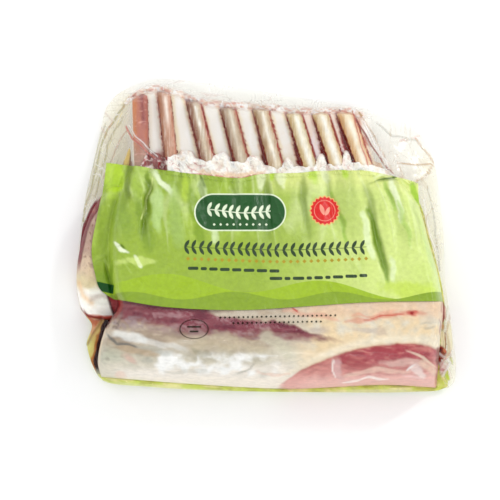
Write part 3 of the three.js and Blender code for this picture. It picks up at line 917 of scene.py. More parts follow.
# Soft strokes of paint, from the bottom up: path, half width, colour and share.
LOIN_STROKES = [
    ([(-44, -70), (-30, -66), (0, -70)], 5.0, "#CFC2A6", 0.55),
    ([(-2, -62), (8, -68), (16, -76)], 4.5, "#D6D2BA", 0.6),
    ([(-93, -69.5), (-82, -71.5), (-66, -74)], 2.6, "#BFA486", 0.65),
    ([(-86.5, -74), (-83, -77), (-80, -80)], 2.2, "#DDA496", 0.45),
    ([(-94.5, -62.5), (-85, -63.5), (-74, -66)], 2.8, "#F6F8F8", 0.7),
    ([(-78, -65.5), (-62, -69), (-49, -73)], 2.2, "#F6F8F8", 0.5),
    ([(-80, -69.5), (-70, -71), (-58, -74)], 1.6, "#B8BAB2", 0.5),
    ([(-99.5, -61.5), (-96, -65.2), (-92, -68), (-86, -68.4), (-79, -69.8)], 0.9, "#5F6466", 0.7),
    ([(-46, -71), (-39, -74.5), (-35, -75)], 1.5, "#A6A088", 0.55),
    ([(-93, -87), (-90, -86.2), (-87.5, -87.4)], 2.0, "#F0BEA8", 0.4),
    ([(-62, -84.5), (-50, -85.5), (-38, -84)], 1.4, "#B6B4A8", 0.4),
    ([(-18, -86), (-10, -84), (-7, -80)], 0.6, "#9E9A8E", 0.6),
    ([(-6, -86), (14, -87)], 1.2, "#F0C9B4", 0.5),
    ([(26.4, -60), (37.4, -60.3)], 2.4, "#B9ABA8", 0.55),
    ([(54, -59.5), (72, -60)], 2.2, "#BFB0AA", 0.5),
    ([(93, -55.2), (103, -55.8)], 0.8, "#C6BEB0", 0.5),
    ([(97, -58.6), (102, -58.4)], 0.6, "#B8B0A2", 0.5),
    ([(12, -47.5), (30, -50.5), (44, -54)], 1.6, "#E7AE98", 0.6),
    ([(49, -54.4), (64, -52.8), (83, -49.6), (98, -49.6)], 1.6, "#E49280", 0.6),
    ([(60, -53), (74, -51), (84, -49.8)], 0.6, "#C8402E", 0.75),
    ([(52, -51), (66, -50.8), (80, -47.5)], 1.0, "#E8A48E", 0.6),
    ([(86, -48.8), (90, -50), (93, -49.4)], 1.5, "#C83A34", 0.7),
    ([(88.5, -49.6), (91, -49.9)], 1.0, "#9A0E12", 0.95),
    ([(16, -47), (20, -47.8)], 0.6, "#C8392E", 0.8),
    ([(108, -42), (107.6, -49)], 0.9, "#B87A70", 0.6),
    ([(105.5, -54), (106.5, -57), (105.6, -61)], 0.9, "#9A5A70", 0.7),
    ([(105, -72), (105.5, -80)], 1.0, "#6E1616", 0.8),
]
MUSCLE_STROKES = [
    ([(46, -78), (58, -80), (62, -84)], 4.0, "#A63A44", 0.6),
    ([(62, -74), (80, -73), (96, -73)], 3.4, "#B04A52", 0.5),
    ([(42, -77), (44, -83), (45, -89)], 3.0, "#E4BCBC", 0.65),
    ([(39.8, -76), (41.4, -83), (43, -89)], 0.5, "#FFF4F0", 0.8),
    ([(47.7, -86.8), (67.5, -84.2), (88, -85)], 1.6, "#F0CCBC", 0.7),
    ([(69.9, -80.6), (91.2, -79), (99, -81.4)], 1.9, "#EBC8BE", 0.65),
    ([(46.9, -91.4), (62.7, -89.2), (75, -90)], 0.8, "#FFF0EC", 0.85),
    ([(85.7, -73.2), (96, -76.3), (104.7, -82.7)], 0.8, "#F2D8C4", 0.8),
    ([(89, -81.5), (94, -85), (97, -89)], 2.6, "#FBEAE6", 0.7),
    ([(100, -72), (104, -78)], 1.6, "#C98484", 0.5),
    ([(95, -79), (101, -83), (104, -86)], 2.4, "#EBCDB8", 0.7),
    ([(86, -84), (91, -81)], 0.7, "#FFFFFF", 0.7),
    ([(84, -88), (95, -90)], 0.8, "#F6D2D2", 0.6),
]


def stroke_on(colour, x, y, strokes, ragged, within=1.0):
    """Lays soft strokes over painted colours."""
    for path, width, hex_colour, share in strokes:
        near = line_share(x, y, path, width, 1.4, 0.5)
        laid = ease(near + 0.28 * ragged * ease(near, 0.02, 0.3), 0.12, 0.75)
        colour = tint(colour, hex_colour, share * laid * within)
    return colour


def under_print(x, y, soft=2.0):
    """1 under the printed band, 0 outside it."""
    up = ease(print_far(x) - y, 0, 2 * soft)
    down = ease(y - print_near(x), 0, 2 * soft)
    return up * down * ease(x - print_left(y), 0, soft) * ease(print_right(y) - x, 0, soft)


purple_top = curve([(-100, -36), (-45, -42), (-37.8, -48.5), (-28.5, -53.0), (-3.7, -55.2),
                    (14.9, -58), (30.4, -63.6)])
purple_foot = curve([(-100, -49), (-79, -53), (-38, -60.5), (2, -63.0), (18, -63.5), (30, -64.5)])
red_top = curve([(8.2, -93.3), (20, -85), (31.9, -79.5), (45.3, -74), (62, -70), (79.4, -68),
                 (95.2, -68.4), (103, -71), (107, -74)])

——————

__YOUR TASK__
Return all of the data exactly as it reads.

__EXERCISE ANSWER__
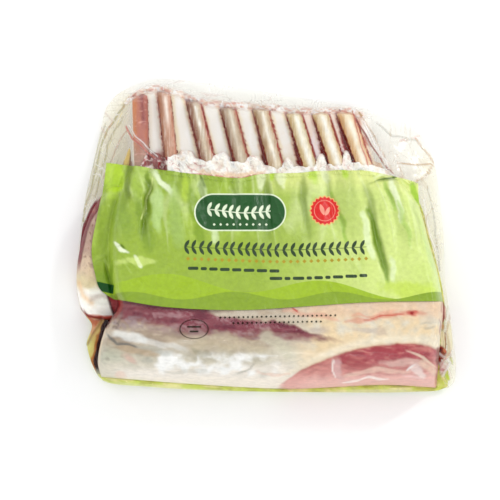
Write part 3 of the three.js and Blender code for this picture. It picks up at line 917 of scene.py. More parts follow.
# Soft strokes of paint, from the bottom up: path, half width, colour and share.
LOIN_STROKES = [
    ([(-44, -70), (-30, -66), (0, -70)], 5.0, "#CFC2A6", 0.55),
    ([(-2, -62), (8, -68), (16, -76)], 4.5, "#D6D2BA", 0.6),
    ([(-93, -69.5), (-82, -71.5), (-66, -74)], 2.6, "#BFA486", 0.65),
    ([(-86.5, -74), (-83, -77), (-80, -80)], 2.2, "#DDA496", 0.45),
    ([(-94.5, -62.5), (-85, -63.5), (-74, -66)], 2.8, "#F6F8F8", 0.7),
    ([(-78, -65.5), (-62, -69), (-49, -73)], 2.2, "#F6F8F8", 0.5),
    ([(-80, -69.5), (-70, -71), (-58, -74)], 1.6, "#B8BAB2", 0.5),
    ([(-99.5, -61.5), (-96, -65.2), (-92, -68), (-86, -68.4), (-79, -69.8)], 0.9, "#5F6466", 0.7),
    ([(-46, -71), (-39, -74.5), (-35, -75)], 1.5, "#A6A088", 0.55),
    ([(-93, -87), (-90, -86.2), (-87.5, -87.4)], 2.0, "#F0BEA8", 0.4),
    ([(-62, -84.5), (-50, -85.5), (-38, -84)], 1.4, "#B6B4A8", 0.4),
    ([(-18, -86), (-10, -84), (-7, -80)], 0.6, "#9E9A8E", 0.6),
    ([(-6, -86), (14, -87)], 1.2, "#F0C9B4", 0.5),
    ([(26.4, -60), (37.4, -60.3)], 2.4, "#B9ABA8", 0.55),
    ([(54, -59.5), (72, -60)], 2.2, "#BFB0AA", 0.5),
    ([(93, -55.2), (103, -55.8)], 0.8, "#C6BEB0", 0.5),
    ([(97, -58.6), (102, -58.4)], 0.6, "#B8B0A2", 0.5),
    ([(12, -47.5), (30, -50.5), (44, -54)], 1.6, "#E7AE98", 0.6),
    ([(49, -54.4), (64, -52.8), (83, -49.6), (98, -49.6)], 1.6, "#E49280", 0.6),
    ([(60, -53), (74, -51), (84, -49.8)], 0.6, "#C8402E", 0.75),
    ([(52, -51), (66, -50.8), (80, -47.5)], 1.0, "#E8A48E", 0.6),
    ([(86, -48.8), (90, -50), (93, -49.4)], 1.5, "#C83A34", 0.7),
    ([(88.5, -49.6), (91, -49.9)], 1.0, "#9A0E12", 0.95),
    ([(16, -47), (20, -47.8)], 0.6, "#C8392E", 0.8),
    ([(108, -42), (107.6, -49)], 0.9, "#B87A70", 0.6),
    ([(105.5, -54), (106.5, -57), (105.6, -61)], 0.9, "#9A5A70", 0.7),
    ([(105, -72), (105.5, -80)], 1.0, "#6E1616", 0.8),
]
MUSCLE_STROKES = [
    ([(46, -78), (58, -80), (62, -84)], 4.0, "#A63A44", 0.6),
    ([(62, -74), (80, -73), (96, -73)], 3.4, "#B04A52", 0.5),
    ([(42, -77), (44, -83), (45, -89)], 3.0, "#E4BCBC", 0.65),
    ([(39.8, -76), (41.4, -83), (43, -89)], 0.5, "#FFF4F0", 0.8),
    ([(47.7, -86.8), (67.5, -84.2), (88, -85)], 1.6, "#F0CCBC", 0.7),
    ([(69.9, -80.6), (91.2, -79), (99, -81.4)], 1.9, "#EBC8BE", 0.65),
    ([(46.9, -91.4), (62.7, -89.2), (75, -90)], 0.8, "#FFF0EC", 0.85),
    ([(85.7, -73.2), (96, -76.3), (104.7, -82.7)], 0.8, "#F2D8C4", 0.8),
    ([(89, -81.5), (94, -85), (97, -89)], 2.6, "#FBEAE6", 0.7),
    ([(100, -72), (104, -78)], 1.6, "#C98484", 0.5),
    ([(95, -79), (101, -83), (104, -86)], 2.4, "#EBCDB8", 0.7),
    ([(86, -84), (91, -81)], 0.7, "#FFFFFF", 0.7),
    ([(84, -88), (95, -90)], 0.8, "#F6D2D2", 0.6),
]


def stroke_on(colour, x, y, strokes, ragged, within=1.0):
    """Lays soft strokes over painted colours."""
    for path, width, hex_colour, share in strokes:
        near = line_share(x, y, path, width, 1.4, 0.5)
        laid = ease(near + 0.28 * ragged * ease(near, 0.02, 0.3), 0.12, 0.75)
        colour = tint(colour, hex_colour, share * laid * within)
    return colour


def under_print(x, y, soft=2.0):
    """1 under the printed band, 0 outside it."""
    up = ease(print_far(x) - y, 0, 2 * soft)
    down = ease(y - print_near(x), 0, 2 * soft)
    return up * down * ease(x - print_left(y), 0, soft) * ease(print_right(y) - x, 0, soft)


purple_top = curve([(-100, -36), (-45, -42), (-37.8, -48.5), (-28.5, -53.0), (-3.7, -55.2),
                    (14.9, -58), (30.4, -63.6)])
purple_foot = curve([(-100, -49), (-79, -53), (-38, -60.5), (2, -63.0), (18, -63.5), (30, -64.5)])
red_top = curve([(8.2, -93.3), (20, -85), (31.9, -79.5), (45.3, -74), (62, -70), (79.4, -68),
                 (95.2, -68.4), (103, -71), (107, -74)])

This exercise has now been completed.